Handicapping the FIDE Grand Prix

Oct 18, 2014, 1:49 PM |

I'm interested in a small project to do some assessments as to who will be the winner of the candidate's tournament.  Let me know if you are interested, I'm going to start a github and start working on this after the second tournament is complete. 

Steps for a statistical algorithm:

1. Gather data.  http://en.wikipedia.org/wiki/FIDE_Grand_Prix has good data on the previous two Grand Prix events, although those rules were different.  It also has information on the Women's Grand Prix, which might provide valuable data.

2. Assign prior probabilities.  There are formulae out there to assess chances of winning a tournament based on ELO, which will form a good probability.  Anyone with experience with that would be helpful.

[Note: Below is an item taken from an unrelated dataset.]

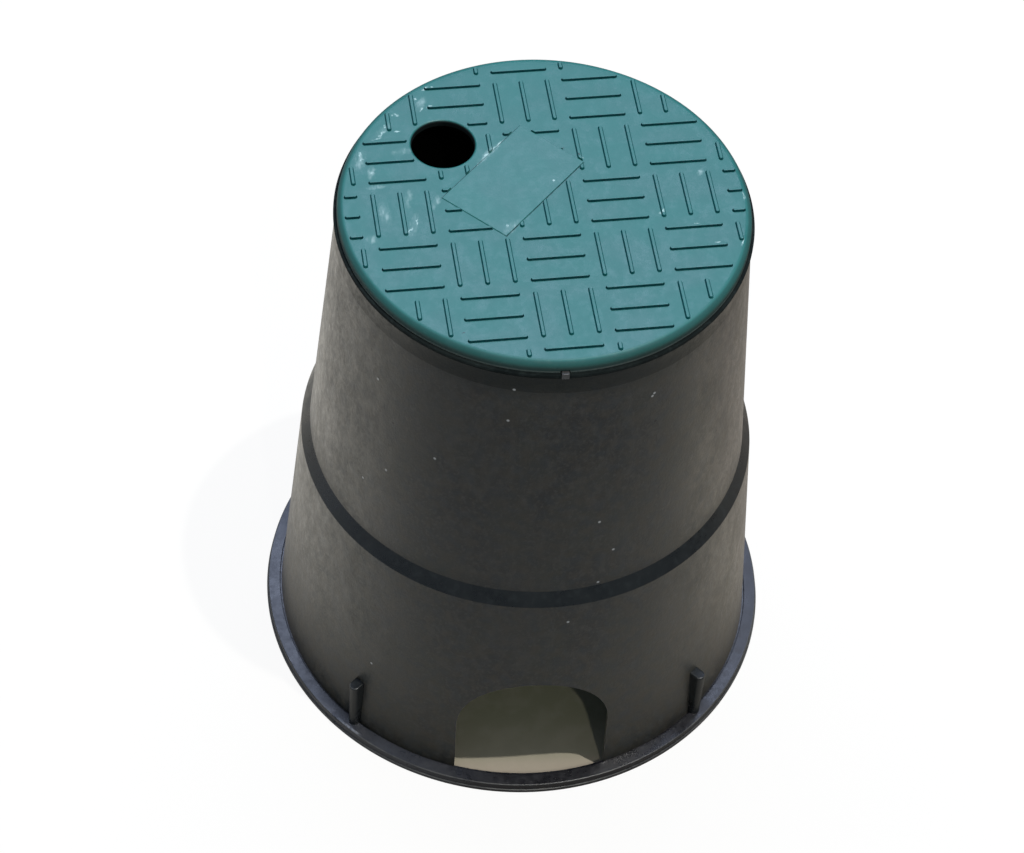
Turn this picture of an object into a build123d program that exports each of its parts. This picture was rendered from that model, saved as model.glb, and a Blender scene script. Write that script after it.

3. Learning algorithm: How do we assign a probability for each person given the data?  I'm thinking about using Naive Bayes or logistic regression, but there are plenty of ML packages out there.

4. Implemention: I'll likely be coding this up in Java, since I'm most familiar with that language, and attempting to make the framework generic enough to use with other tournaments (and even other sports with head to head matchups).

5. Special Issues: The format of the tournaments allows for imbalances based on number of times playing white and black.  Since each pair only play once, the disposition of colors for those games is important.  For example, if Gelfand plays Caruana with white in a tournament, that may be a significant enough advantage to sway the chances that he win's the whole Grand Prix.  Since there are only 3 tournaments per player, that means every pairing is likely to be imbalanced.  Also, who sits out which tournament is very likely to make a difference.  Caruana and Gelfand are both sitting out the Persian tournament, which may hurt their chances.

Likely there are many more factors that can be measured, so any ideas for those would be helpful as well.